Everything from the line containing "---- choice of" through the line containing "bpy.data.objects.remove(obj)" should be repeated exactly, and nothing else from the data.

(Scripts that build objects)

------------------------

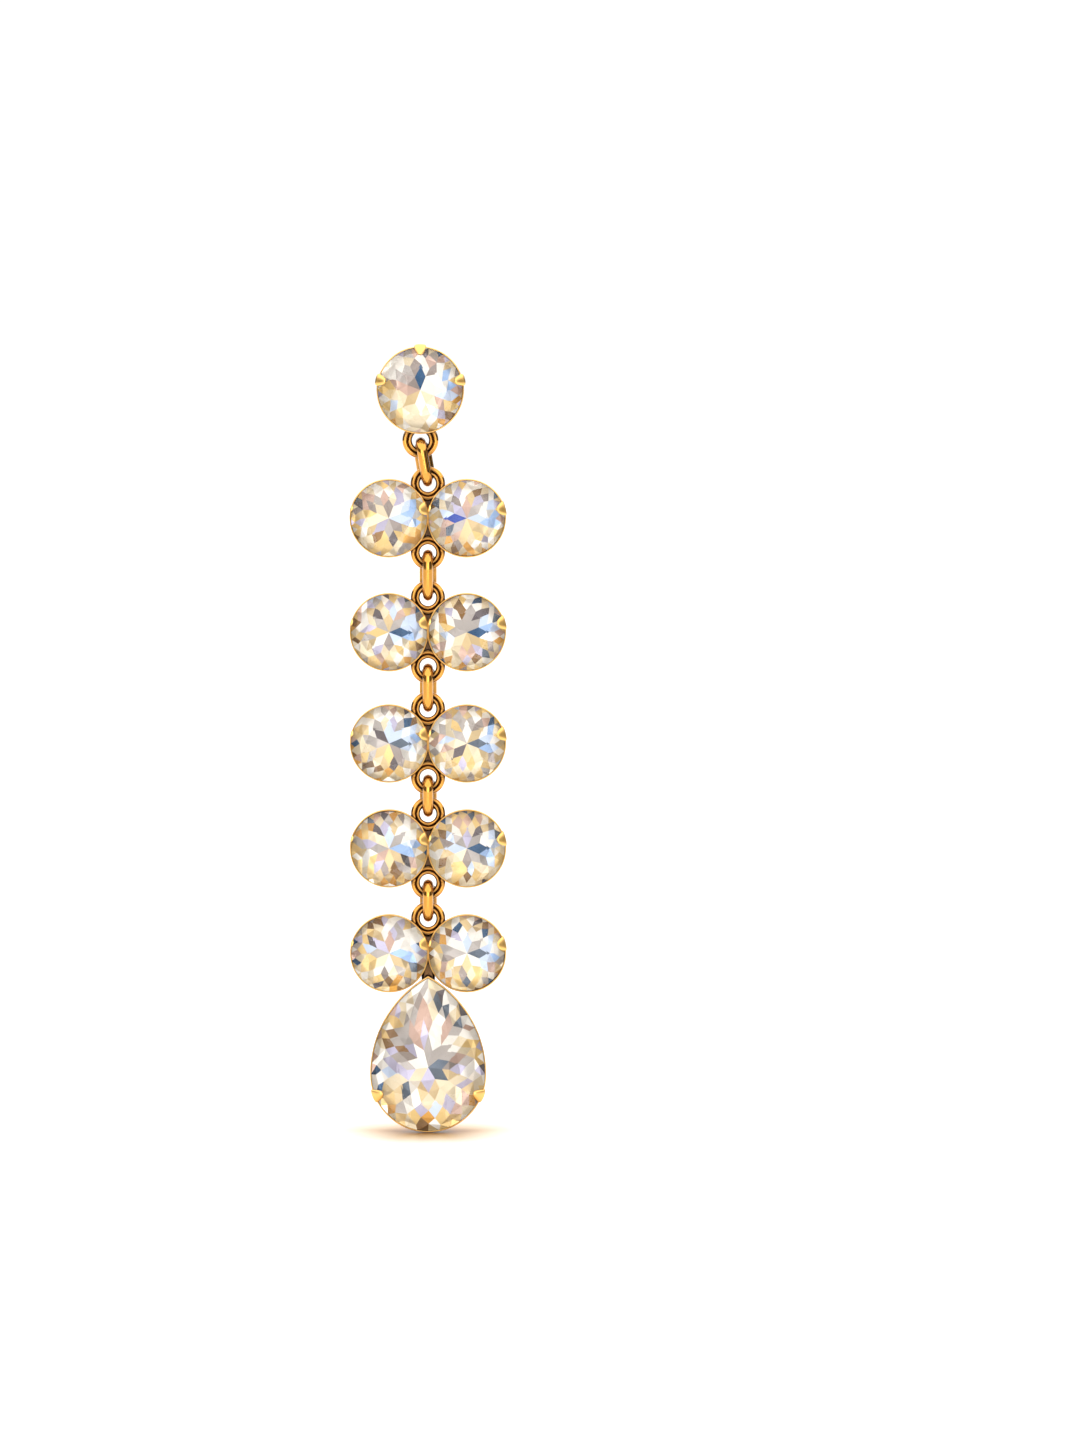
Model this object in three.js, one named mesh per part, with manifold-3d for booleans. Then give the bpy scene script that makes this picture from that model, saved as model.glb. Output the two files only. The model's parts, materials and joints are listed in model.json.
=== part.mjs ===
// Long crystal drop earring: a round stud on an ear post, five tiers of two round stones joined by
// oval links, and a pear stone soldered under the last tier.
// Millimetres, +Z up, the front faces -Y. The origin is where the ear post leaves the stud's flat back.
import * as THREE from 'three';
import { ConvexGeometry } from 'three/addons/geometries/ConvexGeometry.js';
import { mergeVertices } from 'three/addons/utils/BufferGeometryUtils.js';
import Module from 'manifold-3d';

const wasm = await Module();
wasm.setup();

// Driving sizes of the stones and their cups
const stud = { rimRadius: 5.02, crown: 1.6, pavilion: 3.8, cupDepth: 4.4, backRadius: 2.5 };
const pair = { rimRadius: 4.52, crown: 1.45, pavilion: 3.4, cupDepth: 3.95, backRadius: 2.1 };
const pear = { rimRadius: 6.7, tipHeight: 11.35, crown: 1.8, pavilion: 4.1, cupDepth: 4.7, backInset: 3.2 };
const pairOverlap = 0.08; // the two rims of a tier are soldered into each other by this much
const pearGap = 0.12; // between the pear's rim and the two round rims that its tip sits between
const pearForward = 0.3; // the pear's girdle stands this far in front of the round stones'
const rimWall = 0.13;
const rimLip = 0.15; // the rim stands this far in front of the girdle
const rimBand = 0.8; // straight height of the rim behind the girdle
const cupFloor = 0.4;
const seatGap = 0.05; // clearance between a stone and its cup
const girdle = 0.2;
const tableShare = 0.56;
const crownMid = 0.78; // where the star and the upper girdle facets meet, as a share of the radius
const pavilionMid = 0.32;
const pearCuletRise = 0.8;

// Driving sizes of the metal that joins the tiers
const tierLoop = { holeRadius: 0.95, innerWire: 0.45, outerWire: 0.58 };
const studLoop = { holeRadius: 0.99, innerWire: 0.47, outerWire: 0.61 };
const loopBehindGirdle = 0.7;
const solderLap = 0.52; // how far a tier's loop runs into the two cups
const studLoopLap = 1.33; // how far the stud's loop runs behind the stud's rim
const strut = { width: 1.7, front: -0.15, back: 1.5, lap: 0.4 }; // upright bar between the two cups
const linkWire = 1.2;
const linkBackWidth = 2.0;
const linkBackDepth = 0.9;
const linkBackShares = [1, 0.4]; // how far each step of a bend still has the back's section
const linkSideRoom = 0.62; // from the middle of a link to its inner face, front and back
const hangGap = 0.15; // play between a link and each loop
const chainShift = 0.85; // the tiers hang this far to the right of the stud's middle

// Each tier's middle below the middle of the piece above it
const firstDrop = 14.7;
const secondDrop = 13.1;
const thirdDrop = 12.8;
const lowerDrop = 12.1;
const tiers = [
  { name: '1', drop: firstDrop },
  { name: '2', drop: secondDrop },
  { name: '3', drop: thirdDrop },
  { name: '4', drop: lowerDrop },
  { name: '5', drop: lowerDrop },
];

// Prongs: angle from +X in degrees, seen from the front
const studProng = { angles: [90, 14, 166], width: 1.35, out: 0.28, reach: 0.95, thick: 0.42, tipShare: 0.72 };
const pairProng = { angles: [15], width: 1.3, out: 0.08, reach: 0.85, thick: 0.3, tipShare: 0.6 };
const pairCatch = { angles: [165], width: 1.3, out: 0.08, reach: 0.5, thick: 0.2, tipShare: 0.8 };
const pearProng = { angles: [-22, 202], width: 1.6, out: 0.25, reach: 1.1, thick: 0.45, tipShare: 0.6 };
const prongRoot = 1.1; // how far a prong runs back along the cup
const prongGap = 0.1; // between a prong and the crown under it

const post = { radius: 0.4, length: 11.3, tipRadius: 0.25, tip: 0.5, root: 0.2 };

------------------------

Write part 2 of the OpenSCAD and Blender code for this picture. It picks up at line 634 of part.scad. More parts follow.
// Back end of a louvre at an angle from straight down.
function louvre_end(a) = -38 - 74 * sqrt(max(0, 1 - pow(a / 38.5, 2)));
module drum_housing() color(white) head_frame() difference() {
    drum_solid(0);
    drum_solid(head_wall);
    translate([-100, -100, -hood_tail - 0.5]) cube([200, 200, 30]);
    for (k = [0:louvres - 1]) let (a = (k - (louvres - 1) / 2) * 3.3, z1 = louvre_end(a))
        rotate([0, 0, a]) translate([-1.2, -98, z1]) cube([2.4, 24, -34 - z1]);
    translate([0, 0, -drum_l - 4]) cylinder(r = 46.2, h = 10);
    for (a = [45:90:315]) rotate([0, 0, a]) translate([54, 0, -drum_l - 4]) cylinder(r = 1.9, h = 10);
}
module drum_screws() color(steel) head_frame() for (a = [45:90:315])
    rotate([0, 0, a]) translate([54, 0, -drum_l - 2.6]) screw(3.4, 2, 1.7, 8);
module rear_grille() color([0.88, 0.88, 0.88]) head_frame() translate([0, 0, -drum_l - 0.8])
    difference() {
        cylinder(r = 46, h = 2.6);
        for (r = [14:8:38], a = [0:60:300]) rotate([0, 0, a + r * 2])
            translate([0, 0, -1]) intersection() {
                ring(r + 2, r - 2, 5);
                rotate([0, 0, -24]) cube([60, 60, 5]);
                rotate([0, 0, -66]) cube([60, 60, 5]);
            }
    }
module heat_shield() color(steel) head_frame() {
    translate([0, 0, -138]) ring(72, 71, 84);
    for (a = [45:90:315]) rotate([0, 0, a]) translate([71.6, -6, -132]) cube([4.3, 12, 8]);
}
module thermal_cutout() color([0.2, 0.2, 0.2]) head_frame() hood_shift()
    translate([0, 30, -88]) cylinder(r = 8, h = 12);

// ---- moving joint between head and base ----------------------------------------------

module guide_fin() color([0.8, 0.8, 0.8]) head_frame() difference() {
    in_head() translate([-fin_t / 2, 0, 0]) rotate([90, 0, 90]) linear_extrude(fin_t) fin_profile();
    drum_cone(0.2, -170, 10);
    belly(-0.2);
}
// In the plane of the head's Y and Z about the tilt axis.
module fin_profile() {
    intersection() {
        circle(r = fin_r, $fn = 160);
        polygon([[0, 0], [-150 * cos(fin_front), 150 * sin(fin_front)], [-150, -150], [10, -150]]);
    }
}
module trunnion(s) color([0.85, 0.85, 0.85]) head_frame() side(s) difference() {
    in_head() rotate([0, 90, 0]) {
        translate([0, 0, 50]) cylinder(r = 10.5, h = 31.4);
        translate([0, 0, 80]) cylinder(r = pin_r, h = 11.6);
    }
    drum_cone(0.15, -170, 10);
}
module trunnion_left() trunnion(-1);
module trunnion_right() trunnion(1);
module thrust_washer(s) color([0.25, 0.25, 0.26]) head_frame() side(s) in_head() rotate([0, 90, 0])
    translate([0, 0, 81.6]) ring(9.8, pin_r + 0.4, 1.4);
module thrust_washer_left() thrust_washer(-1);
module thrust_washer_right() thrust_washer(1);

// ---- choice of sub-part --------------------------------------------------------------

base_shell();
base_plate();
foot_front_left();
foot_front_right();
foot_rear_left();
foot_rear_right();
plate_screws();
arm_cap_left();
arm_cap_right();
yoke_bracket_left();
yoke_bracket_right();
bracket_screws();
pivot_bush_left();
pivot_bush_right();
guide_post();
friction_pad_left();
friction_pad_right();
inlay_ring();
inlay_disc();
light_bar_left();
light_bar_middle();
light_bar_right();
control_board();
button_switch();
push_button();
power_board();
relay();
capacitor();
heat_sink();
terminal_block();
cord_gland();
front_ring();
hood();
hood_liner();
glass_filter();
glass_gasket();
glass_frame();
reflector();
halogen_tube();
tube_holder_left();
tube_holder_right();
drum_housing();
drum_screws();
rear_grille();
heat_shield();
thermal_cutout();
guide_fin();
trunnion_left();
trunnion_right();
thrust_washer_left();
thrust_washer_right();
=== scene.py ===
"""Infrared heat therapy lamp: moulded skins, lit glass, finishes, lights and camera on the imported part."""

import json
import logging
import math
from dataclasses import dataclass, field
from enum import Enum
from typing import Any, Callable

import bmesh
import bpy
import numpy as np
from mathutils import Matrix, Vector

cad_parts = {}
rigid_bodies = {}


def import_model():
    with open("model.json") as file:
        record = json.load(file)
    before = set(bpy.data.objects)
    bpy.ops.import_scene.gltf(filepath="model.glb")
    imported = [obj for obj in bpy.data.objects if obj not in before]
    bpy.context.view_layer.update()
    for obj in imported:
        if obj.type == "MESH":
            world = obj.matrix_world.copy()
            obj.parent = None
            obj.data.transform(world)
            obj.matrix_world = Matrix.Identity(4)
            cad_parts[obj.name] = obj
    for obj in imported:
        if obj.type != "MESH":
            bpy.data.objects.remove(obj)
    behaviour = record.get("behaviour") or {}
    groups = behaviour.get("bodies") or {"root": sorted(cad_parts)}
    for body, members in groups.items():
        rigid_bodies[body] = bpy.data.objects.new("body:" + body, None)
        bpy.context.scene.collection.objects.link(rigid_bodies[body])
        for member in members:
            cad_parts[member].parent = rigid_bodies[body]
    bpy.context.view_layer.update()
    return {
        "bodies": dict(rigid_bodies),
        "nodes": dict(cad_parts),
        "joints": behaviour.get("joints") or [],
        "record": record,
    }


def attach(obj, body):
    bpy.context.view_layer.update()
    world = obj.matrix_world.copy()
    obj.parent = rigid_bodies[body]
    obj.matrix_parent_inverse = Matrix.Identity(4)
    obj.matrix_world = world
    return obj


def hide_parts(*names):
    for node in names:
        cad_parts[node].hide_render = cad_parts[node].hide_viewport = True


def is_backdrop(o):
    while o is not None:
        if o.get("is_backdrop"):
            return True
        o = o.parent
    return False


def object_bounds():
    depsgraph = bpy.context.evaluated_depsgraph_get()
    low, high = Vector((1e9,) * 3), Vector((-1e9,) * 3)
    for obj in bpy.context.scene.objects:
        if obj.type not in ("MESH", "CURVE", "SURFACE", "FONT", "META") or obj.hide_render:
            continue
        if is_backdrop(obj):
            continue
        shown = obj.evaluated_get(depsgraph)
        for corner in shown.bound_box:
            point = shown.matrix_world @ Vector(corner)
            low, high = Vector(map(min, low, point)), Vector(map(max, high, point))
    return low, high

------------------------

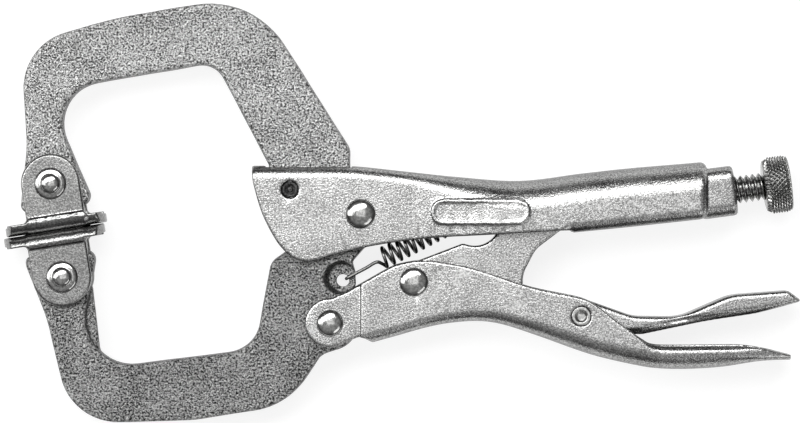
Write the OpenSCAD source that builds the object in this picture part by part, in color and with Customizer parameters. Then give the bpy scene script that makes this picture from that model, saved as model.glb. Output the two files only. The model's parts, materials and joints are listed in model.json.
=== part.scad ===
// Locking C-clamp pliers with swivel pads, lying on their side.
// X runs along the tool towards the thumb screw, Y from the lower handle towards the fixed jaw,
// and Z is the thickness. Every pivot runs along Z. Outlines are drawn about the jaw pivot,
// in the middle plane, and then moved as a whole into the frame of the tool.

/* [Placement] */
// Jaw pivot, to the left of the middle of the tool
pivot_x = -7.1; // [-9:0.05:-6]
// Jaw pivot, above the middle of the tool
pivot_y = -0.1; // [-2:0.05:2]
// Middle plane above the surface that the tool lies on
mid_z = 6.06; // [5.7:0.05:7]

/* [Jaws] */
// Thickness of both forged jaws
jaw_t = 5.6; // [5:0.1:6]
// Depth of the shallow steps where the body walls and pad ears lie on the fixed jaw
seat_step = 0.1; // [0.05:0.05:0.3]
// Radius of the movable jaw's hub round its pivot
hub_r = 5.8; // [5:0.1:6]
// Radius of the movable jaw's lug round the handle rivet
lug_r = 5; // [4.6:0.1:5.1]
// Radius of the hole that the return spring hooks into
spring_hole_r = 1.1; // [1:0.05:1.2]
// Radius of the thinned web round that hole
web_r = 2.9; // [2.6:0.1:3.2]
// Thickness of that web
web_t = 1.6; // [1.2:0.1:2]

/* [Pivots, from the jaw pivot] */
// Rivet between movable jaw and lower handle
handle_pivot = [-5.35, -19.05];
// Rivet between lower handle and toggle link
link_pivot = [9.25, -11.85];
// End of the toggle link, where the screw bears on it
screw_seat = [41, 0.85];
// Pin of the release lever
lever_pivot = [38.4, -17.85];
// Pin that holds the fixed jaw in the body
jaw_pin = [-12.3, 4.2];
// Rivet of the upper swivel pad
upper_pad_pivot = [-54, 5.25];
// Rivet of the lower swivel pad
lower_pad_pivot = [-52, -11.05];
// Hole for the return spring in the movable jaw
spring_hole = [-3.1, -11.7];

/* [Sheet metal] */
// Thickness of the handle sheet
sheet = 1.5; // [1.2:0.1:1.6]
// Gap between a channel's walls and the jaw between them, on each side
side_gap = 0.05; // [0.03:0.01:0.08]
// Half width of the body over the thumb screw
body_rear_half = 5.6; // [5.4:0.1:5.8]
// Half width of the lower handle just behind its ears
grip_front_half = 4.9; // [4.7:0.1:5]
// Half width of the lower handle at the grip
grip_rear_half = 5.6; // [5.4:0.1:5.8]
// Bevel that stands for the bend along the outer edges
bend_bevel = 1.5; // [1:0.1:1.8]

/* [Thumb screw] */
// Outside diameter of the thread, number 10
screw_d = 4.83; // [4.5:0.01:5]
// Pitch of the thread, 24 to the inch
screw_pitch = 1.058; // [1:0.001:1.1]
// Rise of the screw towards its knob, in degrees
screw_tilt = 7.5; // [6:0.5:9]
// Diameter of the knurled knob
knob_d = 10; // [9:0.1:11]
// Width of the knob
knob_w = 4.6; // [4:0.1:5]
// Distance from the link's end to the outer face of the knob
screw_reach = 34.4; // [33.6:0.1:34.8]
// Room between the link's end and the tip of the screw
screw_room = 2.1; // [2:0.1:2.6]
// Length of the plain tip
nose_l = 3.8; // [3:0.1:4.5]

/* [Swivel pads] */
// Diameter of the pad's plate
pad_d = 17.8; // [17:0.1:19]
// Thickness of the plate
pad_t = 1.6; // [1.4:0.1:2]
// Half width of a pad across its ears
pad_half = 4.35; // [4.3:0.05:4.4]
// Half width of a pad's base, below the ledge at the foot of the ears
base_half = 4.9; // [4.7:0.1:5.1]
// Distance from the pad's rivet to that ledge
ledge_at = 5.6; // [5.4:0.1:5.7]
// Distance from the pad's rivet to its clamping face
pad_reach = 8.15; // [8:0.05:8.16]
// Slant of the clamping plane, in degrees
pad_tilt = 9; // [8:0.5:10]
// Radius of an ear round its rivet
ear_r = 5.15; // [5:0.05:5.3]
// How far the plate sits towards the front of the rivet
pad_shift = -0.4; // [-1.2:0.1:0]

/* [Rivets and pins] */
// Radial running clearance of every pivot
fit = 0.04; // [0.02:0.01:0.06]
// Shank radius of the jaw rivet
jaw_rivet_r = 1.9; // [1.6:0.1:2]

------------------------

# [Exercise answer]
// ---- choice of sub-part --------------------------------------------------------------

base_shell();
base_plate();
foot_front_left();
foot_front_right();
foot_rear_left();
foot_rear_right();
plate_screws();
arm_cap_left();
arm_cap_right();
yoke_bracket_left();
yoke_bracket_right();
bracket_screws();
pivot_bush_left();
pivot_bush_right();
guide_post();
friction_pad_left();
friction_pad_right();
inlay_ring();
inlay_disc();
light_bar_left();
light_bar_middle();
light_bar_right();
control_board();
button_switch();
push_button();
power_board();
relay();
capacitor();
heat_sink();
terminal_block();
cord_gland();
front_ring();
hood();
hood_liner();
glass_filter();
glass_gasket();
glass_frame();
reflector();
halogen_tube();
tube_holder_left();
tube_holder_right();
drum_housing();
drum_screws();
rear_grille();
heat_shield();
thermal_cutout();
guide_fin();
trunnion_left();
trunnion_right();
thrust_washer_left();
thrust_washer_right();
=== scene.py ===
"""Infrared heat therapy lamp: moulded skins, lit glass, finishes, lights and camera on the imported part."""

import json
import logging
import math
from dataclasses import dataclass, field
from enum import Enum
from typing import Any, Callable

import bmesh
import bpy
import numpy as np
from mathutils import Matrix, Vector

cad_parts = {}
rigid_bodies = {}


def import_model():
    with open("model.json") as file:
        record = json.load(file)
    before = set(bpy.data.objects)
    bpy.ops.import_scene.gltf(filepath="model.glb")
    imported = [obj for obj in bpy.data.objects if obj not in before]
    bpy.context.view_layer.update()
    for obj in imported:
        if obj.type == "MESH":
            world = obj.matrix_world.copy()
            obj.parent = None
            obj.data.transform(world)
            obj.matrix_world = Matrix.Identity(4)
            cad_parts[obj.name] = obj
    for obj in imported:
        if obj.type != "MESH":
            bpy.data.objects.remove(obj)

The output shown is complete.